Наша Государственная дума – скучное, малокультурное, косноязычное учреждение, в котором шутка или ирония встречается так же редко, как жемчужное зерно в навозной куче. Конечно, для воспитания политической культуры нужны века, которых в России не было. Нам еще долго придется ждать, когда появятся выдающиеся русские ораторы, вроде Шоу, Жореса или Гитлера, способные пафосным словом, зажигательной речью воодушевить сотни тысяч и миллионы слушателей и зрителей. Трибуны такого масштаба – это золотой капитал нации, без которого никакая демократия невозможна. Ораторское искусство – неотъемлемая часть искусства политика.

Но в русском политической театре примерно такой же острый дефицит ораторов, как в Большом театре, где десятилетиями не исчезает дефицит басов, баритонов и теноров. Их просто нет. А отсутствие в политике деятелей, владеющих словом, признак неподготовленности страны к публичной политике. Что толку принимать законы, вводящие всеобщее избирательное право, если воспользоваться им некому, если их применение оборачивается кошачьими концертами.

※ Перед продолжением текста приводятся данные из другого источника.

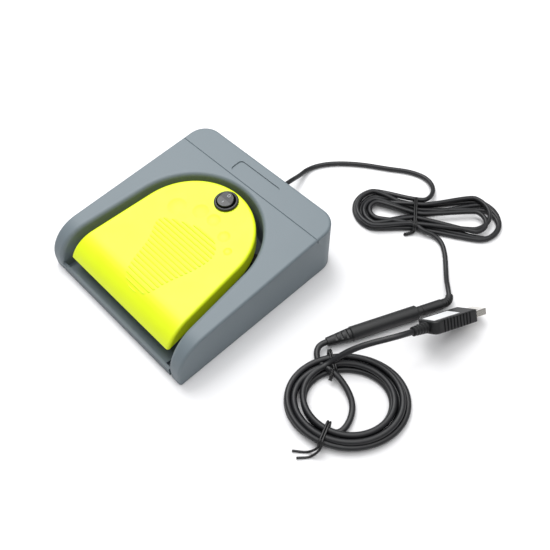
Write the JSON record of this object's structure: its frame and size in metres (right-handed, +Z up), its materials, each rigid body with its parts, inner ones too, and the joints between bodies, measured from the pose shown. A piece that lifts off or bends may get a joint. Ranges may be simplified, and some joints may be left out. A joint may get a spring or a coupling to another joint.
{
  "type": "foot pedal switch",
  "caption": "Computer foot switch: wedge housing with horseshoe recess, sprung hinged pedal with raised footprint and round rocker, coiled cable with inline connector and USB plug.",
  "frame": {"origin": "centre of the housing's footprint on the floor, under the rubber feet", "axes": "+Z up, +Y from the heel end of the pedal to the toe end, where the cable leaves, +X to the user's right"},
  "size_m": [0.2555, 0.2645, 0.0424],
  "materials": {
    "housing_grey": "fine moulded texture",
    "base_grey": "fine moulded texture, darker than the shell",
    "pedal_lime": "fine moulded texture",
    "rubber_black": "matte",
    "steel_zinc": "zinc plated",
    "steel_bright": "ground",
    "steel_spring": "drawn wire and strip",
    "nylon_white": "moulded nylon",
    "switch_black": "semi-gloss",
    "button_black": "gloss",
    "plunger_red": "moulded",
    "brass_tinned": "tinned",
    "board_green": "solder resist",
    "chip_black": "moulded epoxy",
    "wire_red": "insulated wire",
    "wire_white": "insulated wire",
    "wire_green": "insulated wire",
    "cable_black": "soft matte jacket",
    "relief_black": "soft matte moulding",
    "tie_black": "coated wire",
    "connector_black": "moulded over",
    "nickel": "nickel plated",
    "gold_contacts": "gold plated",
    "label_white": "printed film without print"
  },
  "bodies": {
    "base": {"base_plate": "base_grey", "base_screws": "steel_zinc", "board_screws": "steel_zinc", "cable_clamp": "nylon_white", "cable_coil": "cable_black", "cable_cores": "wire_green", "cable_drop": "cable_black", "cable_end": "cable_black", "cable_gland": "relief_black", "cable_hank": "cable_black", "cable_header": "nylon_white", "cable_lead": "cable_black", "cable_to_coil": "cable_black", "cable_to_usb": "cable_black", "circuit_board": "board_green", "clamp_screws": "steel_zinc", "coil_tie_front": "tie_black", "coil_tie_rear": "tie_black", "controller_chip": "chip_black", "crystal_can": "steel_bright", "hank_tie": "tie_black", "hinge_clips": "steel_spring", "hinge_pin": "steel_bright", "inline_plug": "connector_black", "inline_socket": "connector_black", "jack_pin": "nickel", "plug_relief": "relief_black", "return_spring_left": "steel_spring", "return_spring_right": "steel_spring", "rocker_wires": "wire_white", "rubber_feet": "rubber_black", "socket_relief": "relief_black", "stop_bumpers": "rubber_black", "switch_body": "switch_black", "switch_header": "nylon_white", "switch_screws": "steel_zinc", "switch_terminals": "brass_tinned", "switch_wires": "wire_red", "top_housing": "housing_grey", "usb_body": "connector_black", "usb_contacts": "gold_contacts", "usb_label": "label_white", "usb_relief": "relief_black", "usb_shell": "nickel", "usb_tongue": "nylon_white"},
    "pedal": {"pedal_shell": "pedal_lime", "hinge_bushes": "nylon_white", "rocker_housing": "switch_black", "rocker_terminals": "brass_tinned"},
    "rocker": {"rocker_button": "button_black"},
    "lever": {"switch_lever": "steel_spring"},
    "plunger": {"switch_plunger": "plunger_red"}
  },
  "joints": [
    {"name": "pedal_hinge", "type": "hinge", "parent": "base", "child": "pedal", "pos_m": [0, -0.058, 0.012], "axis": [-1, 0, 0], "range_deg": [0, 4], "stiffness_Nm_per_rad": 7.7, "springref_deg": -5.16, "deforming": ["return_spring_left", "return_spring_right", "rocker_wires"]},
    {"name": "rocker_tilt", "type": "hinge", "parent": "pedal", "child": "rocker", "pos_m": [0, 0.03159, 0.03658], "axis": [-1, 0, 0], "range_deg": [0, 12]},
    {"name": "lever_pivot", "type": "hinge", "parent": "base", "child": "lever", "pos_m": [0, -0.04, 0.0195], "axis": [-1, 0, 0], "range_deg": [0, 8.8]},
    {"name": "plunger_slide", "type": "slide", "parent": "base", "child": "plunger", "axis": [0, 0, -1], "range_m": [0, 0.00095]}
  ],
  "couplings": [
    {"joint": "lever_pivot", "follows": "pedal_hinge", "ratio": 2.142},
    {"joint": "plunger_slide", "follows": "pedal_hinge", "m_per_rad": 0.0133}
  ]
}
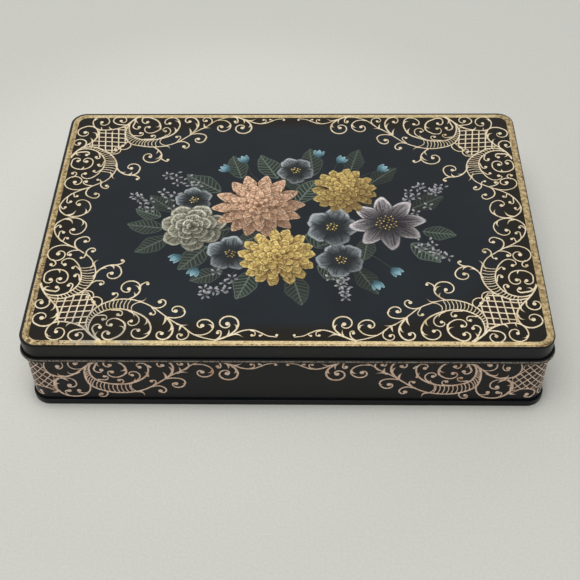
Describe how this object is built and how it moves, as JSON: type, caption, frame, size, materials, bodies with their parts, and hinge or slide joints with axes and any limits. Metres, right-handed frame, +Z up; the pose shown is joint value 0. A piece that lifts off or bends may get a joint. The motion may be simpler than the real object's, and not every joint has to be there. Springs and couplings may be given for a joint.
{
  "type": "candy tin",
  "caption": "Flat rectangular lithographed sweet tin with a slip-on lid, rolled hem and rim, and a seamed-on base.",
  "frame": {"origin": "centre of the tin's footprint, in the plane that it stands on", "axes": "+X along the length, +Y from the front to the back, +Z up through the lid"},
  "size_m": [0.2378, 0.1648, 0.042],
  "materials": {
    "lid_lacquer": "satin black lacquer on tinplate, gilt border band, scrollwork and a flower group, plain gold lacquer inside",
    "wall_lacquer": "satin black lacquer on tinplate with copper-gold scrollwork, plain gold lacquer inside",
    "base_lacquer": "satin black lacquer on tinplate"
  },
  "bodies": {
    "tin": {"body_wall": "wall_lacquer", "base_plate": "base_lacquer"},
    "lid": {"lid": "lid_lacquer"}
  },
  "joints": [
    {"name": "lid_lift", "type": "slide", "parent": "tin", "child": "lid", "axis": [0, 0, 1], "range_m": [0, 0.08]}
  ]
}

Политик-профессионал всегда имеет дело с массовой аудиторией. Благодаря электронным СМИ с ним могут общаться миллионы. И он должен уметь внушать им доверие. Кто из наших политиков обладает такими качествами? Строго говоря – почти никто. Наш политический театр состоит не из профессионалов, а любителей. Да и в каком инкубаторе им появиться, если у нас нет ни настоящих партий, ни организаций публичного права, ни настоящих представительных органов власти. Их, как известно, стер с лица земли государственный переворот 1993 года.

Лет 15 тому назад в массовом сознании существовало убеждение, что такой проблемы не может быть, и стоит придать фиктивным выборам органов власти подлинность, как страна насытится честными, талантливыми политическими деятелями. В 1989 году надежда сбылась и они хлынули в каждый дом благодаря теле- и радиотрансляциям. И что же? Не прошло и нескольких месяцев, как общество отшатнулось от публичных политиков первого призыва. Оно не увидело в них прежде всего таланта, знаний, способности раскрыть сложную проблему простыми словами. Общения не получилось. Массы неожиданно обнаружили в депутатах, ею же и избранных, растерянных или самоуверенных дилетантов, которые были не в состоянии скрыть перед ним мелкие страсти, подлые мысли, убогие аргументы. Надежды обернулись разочарованиями. И сразу же последовал закономерный результат.

 

VII

 

С политическим театром произошло то же, что и театром драматическим, когда зритель отворачивается от труппы, потому что постановка у нее не получилась или пьеса оказалась неинтересной. Но в отличие от искусственной жизни, которая разыгрывается на подмостках драматической театра, жизнь политического театра наполнена настоящими страстями.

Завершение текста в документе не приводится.